Jak zaznaczył, "nie chcemy wrócić do tej rzeczywistości". Chcemy, aby ta rewolucja godności trwała, rewolucja na rzecz zwykłego człowieka, zwykłej polskiej rodziny. Tak ma być też w przyszłości - podsumował Morawiecki.
Morawiecki stwierdził, że nigdy w 1000-letniej historii Polska nie była tak bliska poziomu najbogatszych krajów.
Nie dajmy się zepchnąć z tej drogi - mówił premier na spotkaniu z mieszkańcami.
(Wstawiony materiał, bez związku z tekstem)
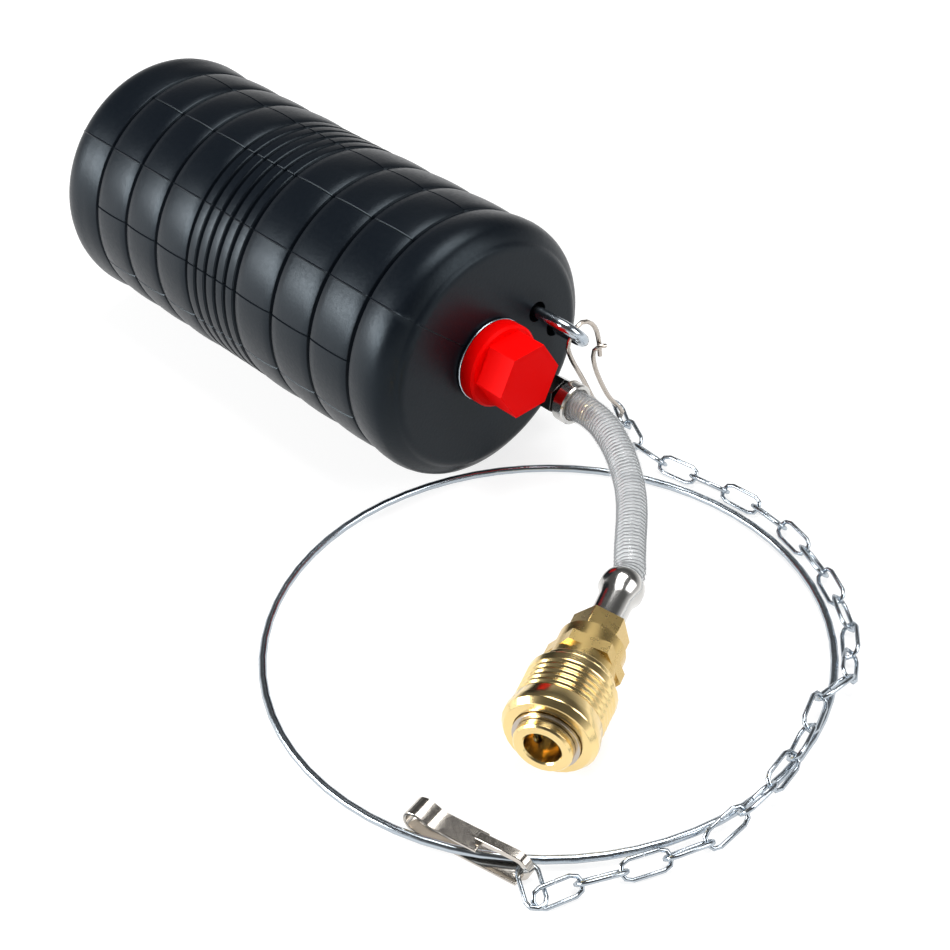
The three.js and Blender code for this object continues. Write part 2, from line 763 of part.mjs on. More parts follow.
// A band of even thickness along a line of [along, height] points, extruded to its width.
function band(line, thickness, width) {
  const curve = new THREE.SplineCurve(line.map((p) => new THREE.Vector2(...p)));
  const centre = curve.getPoints(line.length * 3);
  const left = [];
  const right = [];
  centre.forEach((point, i) => {
    const before = centre[Math.max(i - 1, 0)];
    const after = centre[Math.min(i + 1, centre.length - 1)];
    const side = after.clone().sub(before).normalize().rotateAround(new THREE.Vector2(), Math.PI / 2);
    left.push(point.clone().addScaledVector(side, thickness / 2));
    right.push(point.clone().addScaledVector(side, -thickness / 2));
  });
  const outline = new THREE.Shape([...left, ...right.reverse()]);
  const geometry = new THREE.ExtrudeGeometry(outline, { depth: width, bevelEnabled: false });
  return geometry.rotateX(Math.PI / 2).translate(0, width / 2, 0);
}

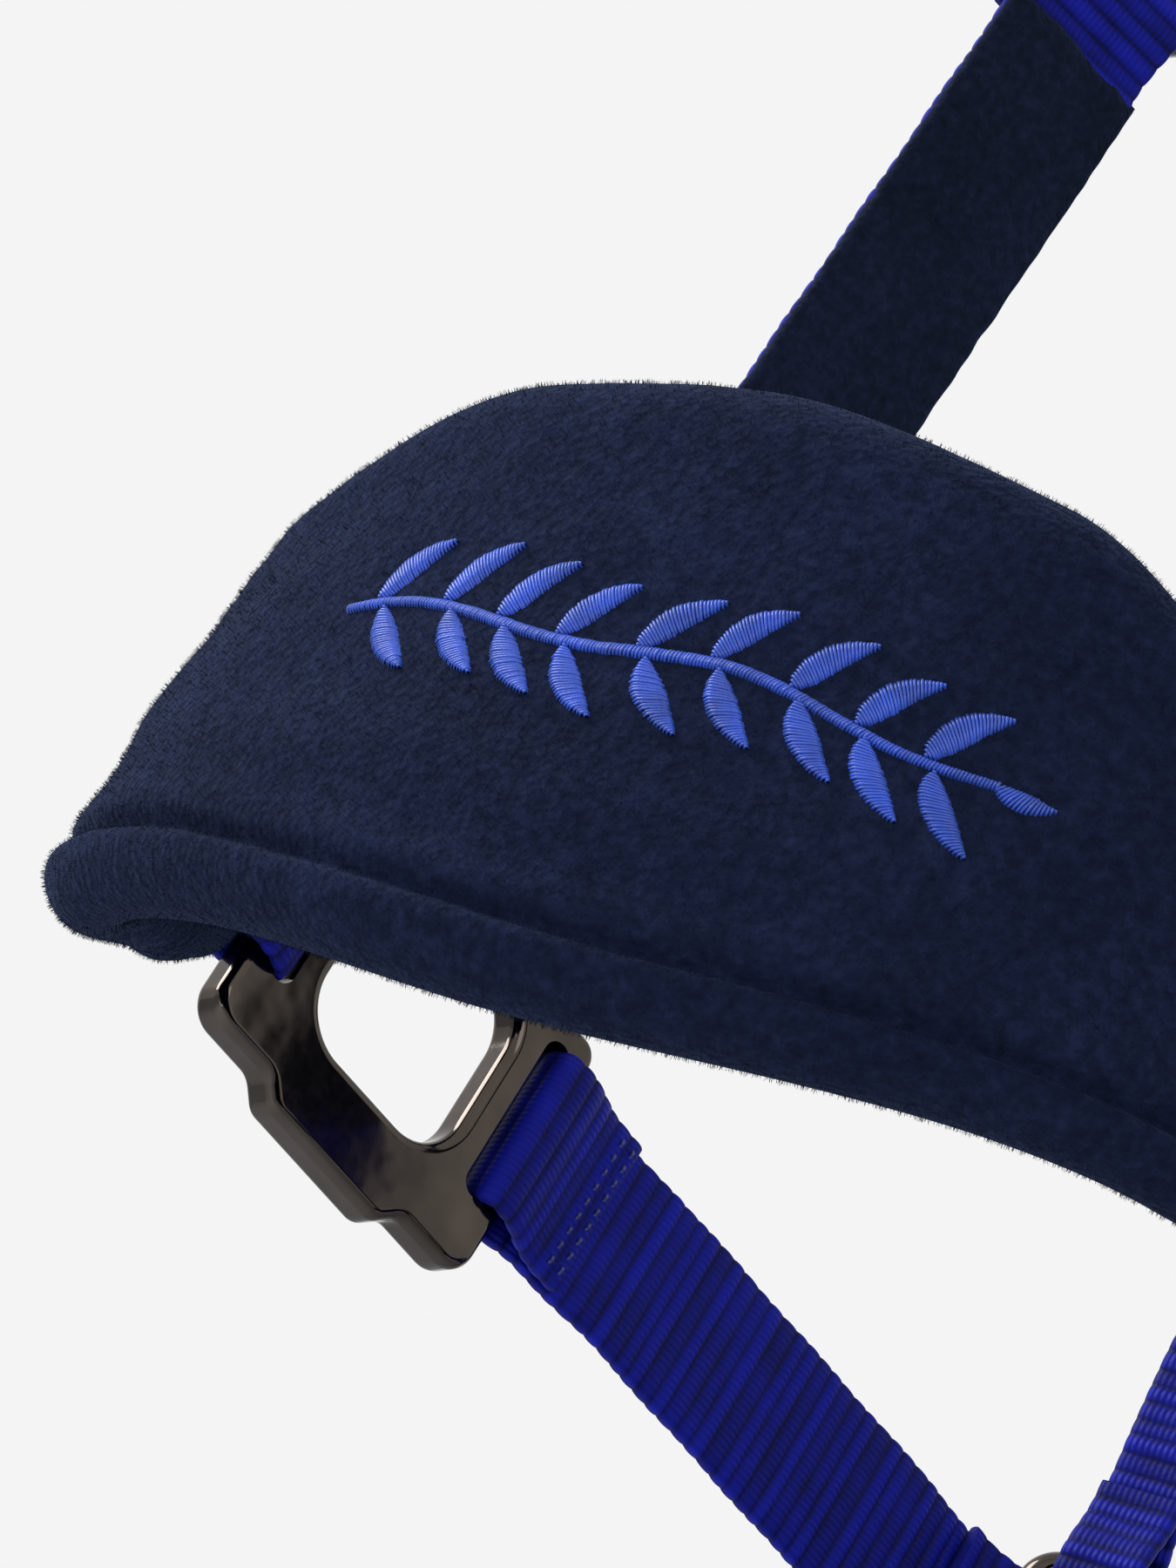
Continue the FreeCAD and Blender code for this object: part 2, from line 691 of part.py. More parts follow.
add_shape("crown_buckle_tongue", placed(tongue.Solids[0]))

buckle_ring_tab = ring_tab(upper_place["near"], "rear", crown_up, FLAP)
bar_up_frame = bar_frame(at(buckle_place, LOW_BAR, 0), crown_up * -1, buckle_across)
bar_tab = tab(bar_up_frame, WIRE, WIRE, FLAP)
notch = Part.makeBox(14, 16, TONGUE_WIDTH + 1.6, Vector(LOW_BAR - 6.4, -8, -TONGUE_WIDTH / 2 - 0.8))
bar_tab = bar_tab.cut(placed(notch))
strip = ribbon([tail_station(buckle_ring_tab[1], FLAP),
                reversed_station(tail_station(bar_up_frame, FLAP))])
add_shape("buckle_strap", one_solid([buckle_ring_tab[0], strip, bar_tab]))


# ---------------------------------------------------------------- crown strap and pad

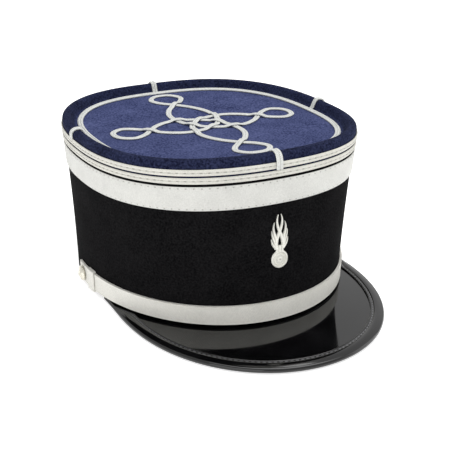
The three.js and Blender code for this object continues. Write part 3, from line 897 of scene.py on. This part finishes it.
crown_wall()
crown_top()
galon("upper_galon_band", "galon_upper", 5.3, 9.3, 0.95, NARROW_GALON, 2)
galon("lower_galon_band", "galon_lower", 10.4, 14.4, 0.95, NARROW_GALON, 2)
galon("wide_galon_band", "galon_wide", 16.1, 31.3, 0.8, WIDE_GALON, 0)
ring = spun("ring_cord", cord_section(SOUTACHE_WIDTH, SOUTACHE_HEIGHT), 280, ring_place, length=510)
finish_piece(ring, "ring_braid", SOUTACHE)
rim_braid("front_rim_cord", "rim_braid_front", -0.6, 9.6, lifted=1.2)
rim_braid("left_rim_cord", "rim_braid_left", 89.5, 5)
rim_braid("back_rim_cord", "rim_braid_back", 180, 5)
rim_braid("right_rim_cord", "rim_braid_right", -94, 5)
knot()
embroidered_badge()
chin_strap()
strap_keeper(1, "left_keeper_loop", "strap_keeper_left")
strap_keeper(-1, "right_keeper_loop", "strap_keeper_right")
side_button(1, "left_button_dome", "button_left")
side_button(-1, "right_button_dome", "button_right")
peak_plate()
peak_binding()


# ------------------------------------------------------------------ stage, light and camera
def studio_floor():
    deselect()
    bpy.ops.mesh.primitive_plane_add(size=60)
    floor = bpy.context.object
    floor.name = floor.data.name = "studio_floor"
    material, tree, shader, place = new_material("white studio floor", 0.9, specular=0.1)
    shader.inputs["Base Color"].default_value = (0.9, 0.9, 0.9, 1)
    shader.inputs["Emission Color"].default_value = (1, 1, 1, 1)
    shader.inputs["Emission Strength"].default_value = 0.55
    floor.data.materials.append(material)


def soft_light(name, place, size, power):
    deselect()
    bpy.ops.object.light_add(type="AREA", location=place)
    light = bpy.context.object
    light.name = name
    light.data.size = size
    light.data.energy = power
    light.rotation_mode = "QUATERNION"
    light.rotation_quaternion = (Vector((0, 0, 0.06)) - Vector(place)).to_track_quat("-Z", "Y")


def studio_sky():
    world = bpy.data.worlds.new("studio sky")
    world.use_nodes = True
    world.node_tree.nodes["Background"].inputs[0].default_value = (1, 1, 1, 1)
    world.node_tree.nodes["Background"].inputs[1].default_value = 0.8
    bpy.context.scene.world = world


def camera():
    deselect()
    bpy.ops.object.camera_add()
    made = bpy.context.object
    made.data.lens = 72.68
    made.data.sensor_width = 36
    azimuth, roll = math.radians(-27.1126), math.radians(0.2128)
    back = Vector((-0.41921, -0.81877, 0.39226)).normalized()
    right = Vector((math.cos(azimuth), math.sin(azimuth), 0))
    up = back.cross(right)
    across = right * math.cos(roll) + up * math.sin(roll)
    upward = up * math.cos(roll) - right * math.sin(roll)
    turn = Matrix((across, upward, back)).transposed().to_4x4()
    made.matrix_world = Matrix.Translation((-0.26123, -0.51017, 0.28404)) @ turn
    made.data.clip_start = 0.01
    bpy.context.scene.camera = made


studio_floor()
studio_sky()
soft_light("overhead_softbox", (0.25, 0.15, 1.3), 1.0, 9)
soft_light("right_softbox", (1.1, -0.35, 0.5), 0.8, 2.5)
soft_light("left_softbox", (-0.9, -0.8, 0.35), 0.9, 3.5)
camera()
bpy.context.scene.view_settings.view_transform = "Standard"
Aby kontynuować rewolucję godności, której częścią są inwestycje lokalne, wsparcie polskich rodzin i budowanie bezpieczeństwa, ale jest jeden warunek - stwierdził szef rządu, wyjaśniając, że tym warunkiem jest to, że "do władzy nie mogą wrócić nieudacznicy, partacze, lenie i cwaniacy, którzy doprowadzili budżet do wielkiej zapaści".
Morawiecki powiedział, za rządów PO rocznie 40 mld zł nie trafiało rocznie do budżetu państwa, a te pieniądze nie płynęły do mieszkańców. Liberałowie z PO chcieli słabego państwa (...), bo w mętnym państwie mafie VAT-owskie i przekręciarze świetnie się czuli - oświadczył Morawiecki. Jak dodał, liberałowie, którzy chcą teraz wrócić do władzy "są zdolni do każdego kłamstwa, kłamią rano, w południe i wieczorem".
Morawiecki odniósł się też do kryzysu migracyjnego z 2015 roku, mówiąc, że sprawujący wtedy władzę rząd PO-PSL "otworzył szeroko wrota" dla fali migrantów. Dzisiaj na pewno będą mówić, że tego nie zrobią, ale jak już raz rządzili, to poszli pod dyktando Niemiec i realizowali tamtą politykę - powiedział. Premier zaznaczył, że będący wtedy w opozycji PiS był przeciwny takiej polityce, w konsekwencji czego "do najazdu obcych nie doszło". Nie daliśmy sobie narzucić cudzej woli, dzisiaj chcą nam narzucić obcą wolę, nie pozwólmy na to - podkreślił.
Stało się to bardzo prosto, ponieważ miesiąc, kilka miesięcy po tamtym kryzysie migracyjnym wygrało Prawo i Sprawiedliwość i zrealizowało swoją obietnicę. Zablokowało wbrew wszystkim, którzy wtedy w Europie mówili nie zrobicie tego i rzeczywiście, tylko trzy kraje w UE były przeciwko tej polityce: Polska, Czechy i Węgry - przypomniał.
Morawiecki zaznaczył, że podejście PiS w kwestii migracji w jego ocenie chroni polskie rodziny, naszą politykę kulturową oraz niezależną polską politykę migracyjną, która "tak naprawdę oznacza suwerenność".
Pamiętajmy, jednym z celów naszych przeciwników politycznych, Platformy Obywatelskiej jest to, żeby Polska zmieniła się kulturowo, żeby nie była taka biało-czerwona - powiedział premier.